The Southern Central Railway is 117 miles in length. It crosses the towns of Groton and Dryden, in Tompkins, and Richford, Berkshire, Newark, and Owego, in Tioga County.

That portion of the Lehigh Valley Railroad lying within the bounds of this State embraces what are known as the Ithaca and Towanda, and Geneva and Ithaca Roads.

The Ithaca and Towanda Railroad Company was incorporated in December, 1865, and in 1868, by a special act of the Legislature, its name was changed to the Ithaca and Athens Road. It was completed and opened for traffic in 1870. It was subsequently merged with the Geneva and Ithaca Railway, under the title of the Geneva, Ithaca and Athens Railroad. This name was afterwards superseded by Geneva, Ithaca and Sayre, and is operated by the Lehigh Valley Road.

The Geneva and Ithaca Railroad was incorporated in 1870, and in October, 1874, was opened for business. As mentioned above, it was consolidated with the Ithaca and Athens, and is now operated by the Lehigh Valley Road.

The branch known as the Ithaca and Athens Road traverses the towns of Ithaca, Danby, Newfield, Spencer, Van Etten, and Barton, in Tompkins County; and the branch known as the Geneva and Ithaca passes northwest through the towns of Ithaca and Ulysses into Seneca County.


This company, as at present constituted, is a consolidation of the Ithaca and Cortland, and Utica, Horseheads and Elmira Railroad Companies, the former of which was organized July 31, 1869, and the latter April 2, 1870.

It traverses the towns of Horseheads, Erin, Cayuta, and Van Etten, in Chemung County, Spencer and Candor, in Tioga County, and Caroline, Danby, Ithaca, Dryden and Groton, in Tompkins County.


This company was organized to build a road from Ithaca to Cayuga, on the New York Central Railroad, a distance of 38 miles. The road was opened in 1872. In 1873 the road-bed was damaged to such an extent by heavy freshets that traffic was entirely suspended. The damages were, however, soon repaired, and in August of the same year the road was again in operation. After leaving the town of Ithaca it passes through the town of Lansing into Cayuga County.


This road was incorporated in August, 1875. The pioneer mover in the enterprise was General George J. Magee, a wealthy capitalist and extensive coal operator residing in the village of Watkins. It was built ostensibly for the purpose of forming a direct outlet for the Fall Brook Coal Company from Corning to the New York Central Railway.

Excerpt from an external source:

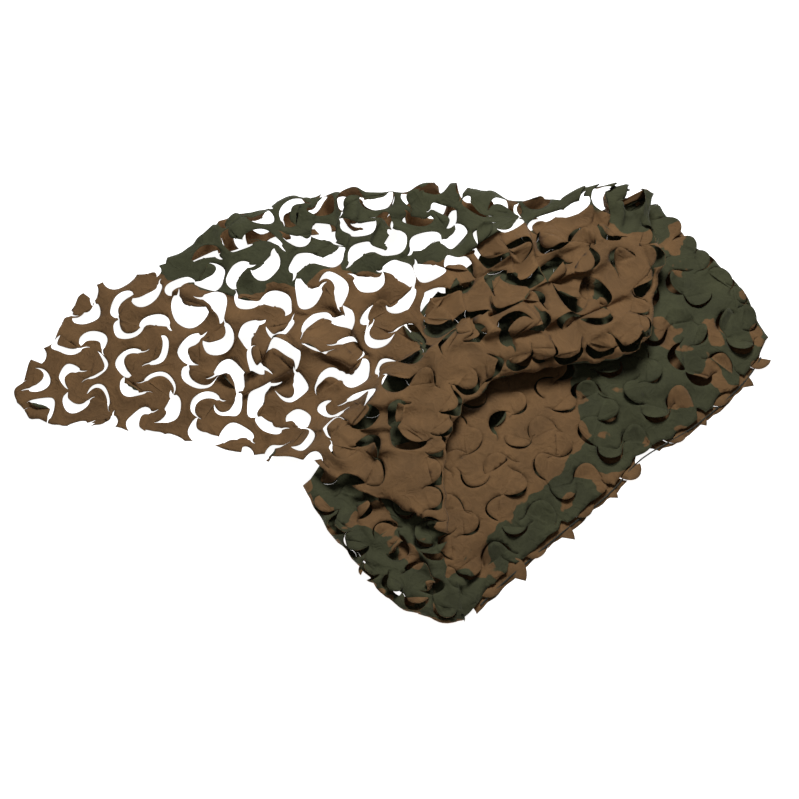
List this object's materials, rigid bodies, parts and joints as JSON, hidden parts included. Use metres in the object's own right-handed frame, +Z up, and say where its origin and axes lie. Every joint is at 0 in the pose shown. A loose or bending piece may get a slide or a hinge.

The road is 58 miles in length, and was constructed at a cost of about $1,500,000. It was opened for business Dec. 10, 1877, and has met with a success even beyond the anticipations of the most sanguine. It passes through a wealthy country, heretofore comparatively isolated. It crosses the famous Watkins Glen, near its head, which is spanned by one of the finest specimens of railway architecture in the State. The bridge is 150 feet above the stream, and the highest railway bridge in the State, except Portage.

The road has proved a substantial benefit to the country which it traverses as well as to the people of Corning, and the Fall Brook Coal Company, and its public-spirited progenitor, General George J. Magee, is entitled to much credit for his indefatigable efforts in building the road, and through whose untiring energy it has reached its present prosperous condition.

The present organization of the board of directors is as follows: General George J. Magee, Daniel Beach, and John Lang, Watkins; Alexander Olcott, Corning; William T. Hamilton and Frank Hiscock, Syracuse; George H. Burrows, Rochester; James Tillinghast, Buffalo; E. D. Worcester, Albany; Augustus Schell, S. F. Barger, and I. P. Chambers, New York; and D. W. Pardee, Brooklyn. General Magee is the acting President, Mr. John Lang is Treasurer, and Alexander Olcott, Secretary. The road is leased and operated by the Fall Brook Coal Company.


Enters the town of Dryden, Tompkins Co., on the west border north of the center, and running in a northeasterly direction passes Freeville and Malloryville, leaving the town east of the center, on the north border. It was completed in 1872. This road is a branch of the main line.


Organized April 24, 1872. Line of road: junction Northern Central Railway, N.Y., to Tioga Railway, N.Y., about 6.5 miles. This road is intended to run from the junction of the Northern Central Railway, 2.5 miles south of Elmira, N.Y., to the Pennsylvania State line, to intersect a branch of the Tioga Railroad. The road was opened in 1877.


The building of the Chemung Canal was commenced in 1830, and in 1833 was completed and opened for business. It extended from Elmira to Watkins, and together with the navigable feeder, leading from Horseheads to Corning, is 39 miles in length, and cost in its construction $344,000. The canal and feeder had 53 locks in a rise of 516 feet. The first collector of tolls was Thomas Maxwell, and the last-when the office was discontinued, in 1876-was John Butcher. The opening of this canal ushered in an important era in the history of Elmira and Chemung Counties, as it furnished a water communication with the Hudson River, and greatly advanced the interests of this section of country. During a long period the canal did a large business, but the building of the Erie, and other connecting lines of railway, affording quick transportation to the sea-board, has diverted the traffic, and the canal is now little used. The collector’s office is abandoned, the channel is in a bad condition, the locks are out of repair, and the crack of the driver’s whip and the voice of the boatman are but seldom heard along its banks.